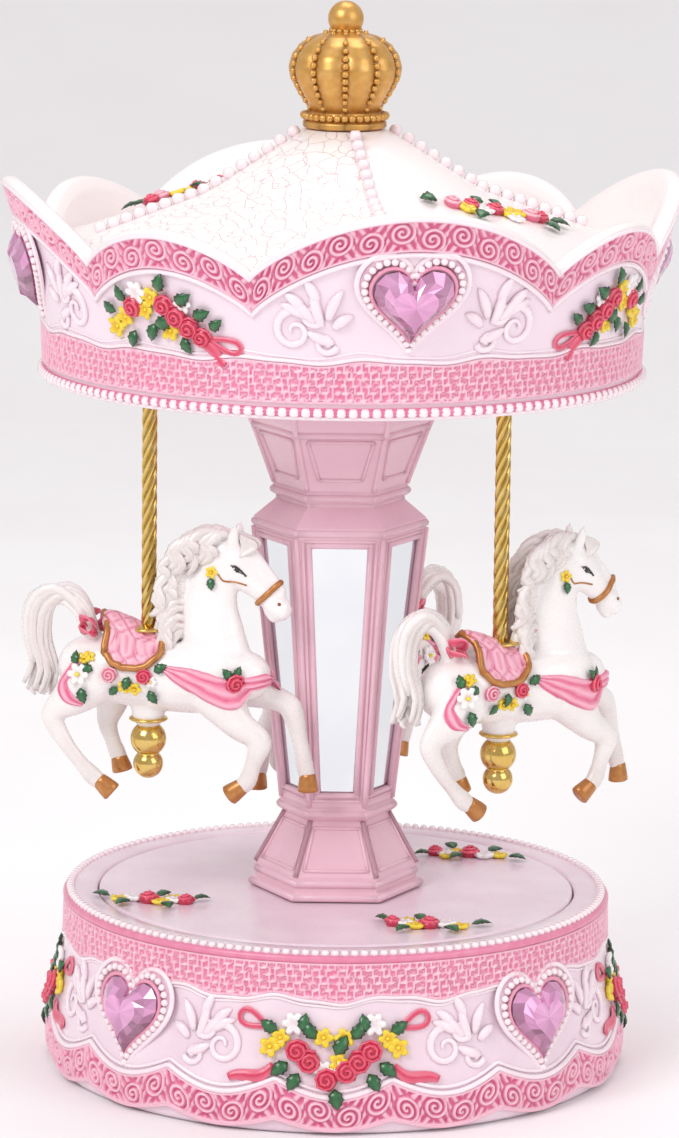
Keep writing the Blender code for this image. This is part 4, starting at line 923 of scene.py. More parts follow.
def roofSpray():
    # a spray that lies down one panel of the roof
    rows = [("l", -16, 9.5, 2.6, 165), ("p", -11.2, 7.8, 2.1, 0), ("y", -8.6, 4.6, 2.4, 0),
            ("l", -6.4, 1.4, 2.4, 210), ("r", -5.2, 5.8, 1.9, 0), ("w", -3.4, 2.8, 2.3, 0),
            ("r", 0.2, 1.8, 2.0, 0), ("y", 2.6, -0.4, 2.5, 0), ("y", 6.2, -1.4, 2.4, 0),
            ("w", 1.8, -3.4, 2.1, 0), ("p", 8.8, -4.6, 2.2, 0), ("r", 11, -6.2, 2.0, 0),
            ("l", -1.6, 5.2, 2.1, 60), ("l", 12, -8.4, 2.4, 300), ("l", 8, -8.6, 2.2, 250),
            ("l", 4, 2.4, 2.0, 60)]
    return bunch(rows)


makeCanopy()
print("canopy made")

base = {"top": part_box("base_shell")[1].z / mm, "beadRadius": 70.4, "beads": 178, "laceLow": 34.6,
        "laceHigh": 43.6, "scallops": 16, "wave": 4.4, "bandLow": 2.6, "bandHigh": 10.4, "stoneUp": 23.7,
        "stoneTilt": 14.0, "stoneRadius": 72.9, "disc": 62.8, "lowWave": 2.9, "bandDrop": 1.2,
        "laceRound": 450, "laceSeed": 29, "leavesAside": 22.0, "leavesUp": 24.5}
baseLine = np.array([[74.3, 0.0], [75.3, 0.9], [75.5, 2.5], [76.0, 5.0], [76.1, 10.0], [75.3, 14.0],
                     [74.3, 18.0], [73.1, 24.0], [72.2, 30.0], [71.7, 36.0], [71.5, 43.0], [71.2, 45.0],
                     [70.2, 46.0]])


def baseRadius(height):
    # the wall's radius between the heights of its outline
    return np.interp(height, baseLine[:, 1], baseLine[:, 0])


def footWave(bearing):
    # pointed arches: an absolute sine has a cusp between its humps, here at the low side of each scallop
    return np.abs(np.sin(np.radians(bearing) * base["scallops"] / 2 + np.pi / 2))


def makeBase():
    # the cast wall and the disc, the lace band, the scroll band, then leaves, stones and garlands
    top = base["top"]
    fine = np.linspace(0, 45, 60)
    wall = [(baseRadius(z), z) for z in fine]
    section = wall + [(70.8, top - 0.3), (70.0, top), (64.2, top), (63.4, top - 0.5), (63.2, top - 1.4),
                      (63.2, top - 3.4), (7.0, top - 3.4), (6.4, top - 4.0), (6.4, top - 6.4),
                      (66.0, top - 6.6), (68.6, 12.0), (70.5, 0.6), (71.5, 0.0)]
    turn = np.linspace(0, 360, 360, endpoint=False)[None]
    section = np.array(section)
    shell = grid(bearingPoints(section[:, :1] + 0 * turn, turn, section[:, 1:] + 0 * turn), around=True,
                 along=True, tint=0.5)
    addPiece("baseBody", [(shell, pearlResin)], "base", replaces=["base_shell"])
    line = np.linspace(0, 1, 40)
    disc = lathe([(6.0, top - 3.2), (base["disc"], top - 3.2), (base["disc"], top - 0.5),
                  (base["disc"] - 0.3, top - 0.15),
                  (base["disc"] - 0.9, top)] + [(base["disc"] - 1 - (base["disc"] - 4) * s, top)
                                                for s in line], 256)
    addPiece("turningDisc", [(disc, pearlResin)], "carousel", replaces=["turntable"])

    def lace(bearing, share, height):
        around = np.broadcast_to(bearing / 360 * base["laceRound"], height.shape)
        return borders(share, laceRelief(around, height, base["laceRound"], base["laceSeed"]), 0.05)

    def lowLine(bearing):
        turned = np.radians(bearing)
        return base["laceLow"] - 0.9 * np.cos(turned * 16) - 0.25 * np.sin(turned * 37)

    def threadLine(bearing):
        return lowLine(bearing) - 1.5 + 0.2 * np.sin(np.radians(bearing) * 16)

    band = ringBand(baseRadius, lowLine, level(base["laceHigh"]), lace, 28, 0.85, 0.55, lacePaint)
    lines = [wavyLine(moved(lowLine, -0.5), baseRadius, 0.3, 0.6, pearlRelief),
             wavyLine(threadLine, baseRadius, 0.05, 0.4, pearlRelief)]
    turn = np.linspace(0, 360, base["beads"], endpoint=False)
    beads = repeated(pearl, bearingPoints(base["beadRadius"], turn, top - 0.1), 1.16)
    collar = wavyLine(level(top - 1.4), baseRadius, 0.1, 1.1, roseGlaze, tint=0.25)
    addPiece("baseLaceBand", [band] + lines + [(beads, beadPearl), collar], "base")

    def highLine(bearing):
        return base["bandHigh"] + base["wave"] * (1 - footWave(bearing)) - base["bandDrop"]

    def footLine(bearing):
        return base["bandLow"] + base["lowWave"] * (1 - footWave(bearing)) - base["bandDrop"]

    def scroll(bearing, share, height):
        cells = bearing / 22.5 * 4
        return borders(share, scrollRelief(cells * 7.4 + 0 * share, (share - 0.5) * 7.6, 7.4), 0.07)

    band = ringBand(baseRadius, footLine, highLine, scroll, 30, 1.15, 0.9, roseGlaze)
    lines = [wavyLine(moved(highLine, 0.7), baseRadius, 0.45, 0.75, pearlRelief),
             wavyLine(moved(highLine, 2.2), baseRadius, 0.1, 0.55, pearlRelief),
             wavyLine(moved(footLine, -0.2), baseRadius, 0.7, 0.55, roseGlaze)]
    addPiece("baseScrollBand", [band] + lines, "base")

    surface = turnedSurface(baseRadius)
    decor = []
    for number in range(4):
        bearing = 45 + 90 * number
        for side in (-1, 1):
            shape, groups, tint = acanthus(side, 1.15)
            leaves = (shape + [side * base["leavesAside"], 0, 0], groups, tint)
            decor += laidParts([(leaves, pearlRelief)], surface, bearing, base["leavesUp"])
        setting = stoneSetting(stone["width"], stone["height"])
        decor += placedOn(setting, bearing, base["stoneRadius"] + 0.5, base["stoneUp"],
                          base["stoneTilt"] * 0.6)
        cut = placedOn([(stoneShape(stone["width"], stone["height"]), gemPaint)], bearing,
                       base["stoneRadius"] + 0.4, base["stoneUp"], base["stoneTilt"] * 0.6)
        owner = nearest("base_gem_", cut[0][0][0].mean(0))
        addPiece(f"baseStone{number + 1}", cut, "base", replaces=[owner],
                 facetShade=paintedFacetLight(cut[0][0], np.array([0, 0, 1.0])))
    addPiece("baseRelief", decor, "base")
    flowers = []
    for number in range(4):
        flowers += laidParts(baseGarland(), surface, 90 * number, 22.5)
    addPiece("baseFlowers", flowers, "base")

    def discFlat(up):
        return -up, top + 0 * up, 0 * up, 0 * up + 1

    flowers = []
    for bearing, radius, turn, side in ((-66, 53, 62, 1), (28, 50, -40, -1), (134, 50, 40, 1)):
        flowers += laidParts(spun(discSpray(side), turn), discFlat, bearing, -radius)
    addPiece("discFlowers", flowers, "carousel")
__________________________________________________
=== GIVEN INSTRUCTION ===
Return every line exactly.

=== THE RESPONSE ===
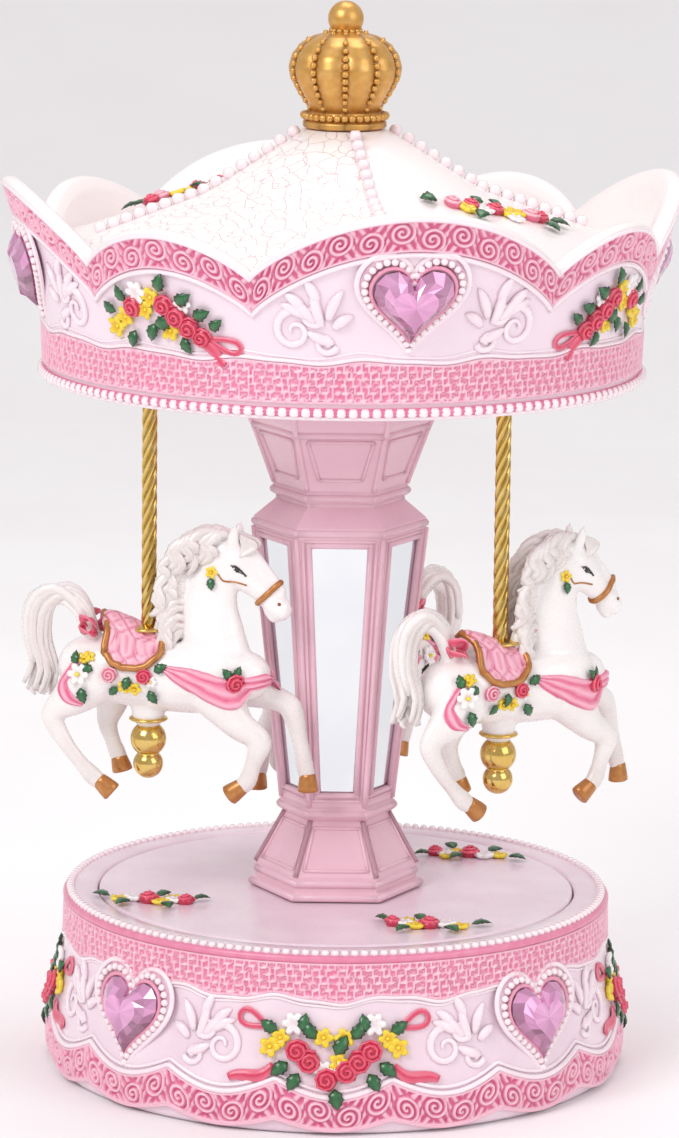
Keep writing the Blender code for this image. This is part 4, starting at line 923 of scene.py. More parts follow.
def roofSpray():
    # a spray that lies down one panel of the roof
    rows = [("l", -16, 9.5, 2.6, 165), ("p", -11.2, 7.8, 2.1, 0), ("y", -8.6, 4.6, 2.4, 0),
            ("l", -6.4, 1.4, 2.4, 210), ("r", -5.2, 5.8, 1.9, 0), ("w", -3.4, 2.8, 2.3, 0),
            ("r", 0.2, 1.8, 2.0, 0), ("y", 2.6, -0.4, 2.5, 0), ("y", 6.2, -1.4, 2.4, 0),
            ("w", 1.8, -3.4, 2.1, 0), ("p", 8.8, -4.6, 2.2, 0), ("r", 11, -6.2, 2.0, 0),
            ("l", -1.6, 5.2, 2.1, 60), ("l", 12, -8.4, 2.4, 300), ("l", 8, -8.6, 2.2, 250),
            ("l", 4, 2.4, 2.0, 60)]
    return bunch(rows)


makeCanopy()
print("canopy made")

base = {"top": part_box("base_shell")[1].z / mm, "beadRadius": 70.4, "beads": 178, "laceLow": 34.6,
        "laceHigh": 43.6, "scallops": 16, "wave": 4.4, "bandLow": 2.6, "bandHigh": 10.4, "stoneUp": 23.7,
        "stoneTilt": 14.0, "stoneRadius": 72.9, "disc": 62.8, "lowWave": 2.9, "bandDrop": 1.2,
        "laceRound": 450, "laceSeed": 29, "leavesAside": 22.0, "leavesUp": 24.5}
baseLine = np.array([[74.3, 0.0], [75.3, 0.9], [75.5, 2.5], [76.0, 5.0], [76.1, 10.0], [75.3, 14.0],
                     [74.3, 18.0], [73.1, 24.0], [72.2, 30.0], [71.7, 36.0], [71.5, 43.0], [71.2, 45.0],
                     [70.2, 46.0]])


def baseRadius(height):
    # the wall's radius between the heights of its outline
    return np.interp(height, baseLine[:, 1], baseLine[:, 0])


def footWave(bearing):
    # pointed arches: an absolute sine has a cusp between its humps, here at the low side of each scallop
    return np.abs(np.sin(np.radians(bearing) * base["scallops"] / 2 + np.pi / 2))


def makeBase():
    # the cast wall and the disc, the lace band, the scroll band, then leaves, stones and garlands
    top = base["top"]
    fine = np.linspace(0, 45, 60)
    wall = [(baseRadius(z), z) for z in fine]
    section = wall + [(70.8, top - 0.3), (70.0, top), (64.2, top), (63.4, top - 0.5), (63.2, top - 1.4),
                      (63.2, top - 3.4), (7.0, top - 3.4), (6.4, top - 4.0), (6.4, top - 6.4),
                      (66.0, top - 6.6), (68.6, 12.0), (70.5, 0.6), (71.5, 0.0)]
    turn = np.linspace(0, 360, 360, endpoint=False)[None]
    section = np.array(section)
    shell = grid(bearingPoints(section[:, :1] + 0 * turn, turn, section[:, 1:] + 0 * turn), around=True,
                 along=True, tint=0.5)
    addPiece("baseBody", [(shell, pearlResin)], "base", replaces=["base_shell"])
    line = np.linspace(0, 1, 40)
    disc = lathe([(6.0, top - 3.2), (base["disc"], top - 3.2), (base["disc"], top - 0.5),
                  (base["disc"] - 0.3, top - 0.15),
                  (base["disc"] - 0.9, top)] + [(base["disc"] - 1 - (base["disc"] - 4) * s, top)
                                                for s in line], 256)
    addPiece("turningDisc", [(disc, pearlResin)], "carousel", replaces=["turntable"])

    def lace(bearing, share, height):
        around = np.broadcast_to(bearing / 360 * base["laceRound"], height.shape)
        return borders(share, laceRelief(around, height, base["laceRound"], base["laceSeed"]), 0.05)

    def lowLine(bearing):
        turned = np.radians(bearing)
        return base["laceLow"] - 0.9 * np.cos(turned * 16) - 0.25 * np.sin(turned * 37)

    def threadLine(bearing):
        return lowLine(bearing) - 1.5 + 0.2 * np.sin(np.radians(bearing) * 16)

    band = ringBand(baseRadius, lowLine, level(base["laceHigh"]), lace, 28, 0.85, 0.55, lacePaint)
    lines = [wavyLine(moved(lowLine, -0.5), baseRadius, 0.3, 0.6, pearlRelief),
             wavyLine(threadLine, baseRadius, 0.05, 0.4, pearlRelief)]
    turn = np.linspace(0, 360, base["beads"], endpoint=False)
    beads = repeated(pearl, bearingPoints(base["beadRadius"], turn, top - 0.1), 1.16)
    collar = wavyLine(level(top - 1.4), baseRadius, 0.1, 1.1, roseGlaze, tint=0.25)
    addPiece("baseLaceBand", [band] + lines + [(beads, beadPearl), collar], "base")

    def highLine(bearing):
        return base["bandHigh"] + base["wave"] * (1 - footWave(bearing)) - base["bandDrop"]

    def footLine(bearing):
        return base["bandLow"] + base["lowWave"] * (1 - footWave(bearing)) - base["bandDrop"]

    def scroll(bearing, share, height):
        cells = bearing / 22.5 * 4
        return borders(share, scrollRelief(cells * 7.4 + 0 * share, (share - 0.5) * 7.6, 7.4), 0.07)

    band = ringBand(baseRadius, footLine, highLine, scroll, 30, 1.15, 0.9, roseGlaze)
    lines = [wavyLine(moved(highLine, 0.7), baseRadius, 0.45, 0.75, pearlRelief),
             wavyLine(moved(highLine, 2.2), baseRadius, 0.1, 0.55, pearlRelief),
             wavyLine(moved(footLine, -0.2), baseRadius, 0.7, 0.55, roseGlaze)]
    addPiece("baseScrollBand", [band] + lines, "base")

    surface = turnedSurface(baseRadius)
    decor = []
    for number in range(4):
        bearing = 45 + 90 * number
        for side in (-1, 1):
            shape, groups, tint = acanthus(side, 1.15)
            leaves = (shape + [side * base["leavesAside"], 0, 0], groups, tint)
            decor += laidParts([(leaves, pearlRelief)], surface, bearing, base["leavesUp"])
        setting = stoneSetting(stone["width"], stone["height"])
        decor += placedOn(setting, bearing, base["stoneRadius"] + 0.5, base["stoneUp"],
                          base["stoneTilt"] * 0.6)
        cut = placedOn([(stoneShape(stone["width"], stone["height"]), gemPaint)], bearing,
                       base["stoneRadius"] + 0.4, base["stoneUp"], base["stoneTilt"] * 0.6)
        owner = nearest("base_gem_", cut[0][0][0].mean(0))
        addPiece(f"baseStone{number + 1}", cut, "base", replaces=[owner],
                 facetShade=paintedFacetLight(cut[0][0], np.array([0, 0, 1.0])))
    addPiece("baseRelief", decor, "base")
    flowers = []
    for number in range(4):
        flowers += laidParts(baseGarland(), surface, 90 * number, 22.5)
    addPiece("baseFlowers", flowers, "base")

    def discFlat(up):
        return -up, top + 0 * up, 0 * up, 0 * up + 1

    flowers = []
    for bearing, radius, turn, side in ((-66, 53, 62, 1), (28, 50, -40, -1), (134, 50, 40, 1)):
        flowers += laidParts(spun(discSpray(side), turn), discFlat, bearing, -radius)
    addPiece("discFlowers", flowers, "carousel")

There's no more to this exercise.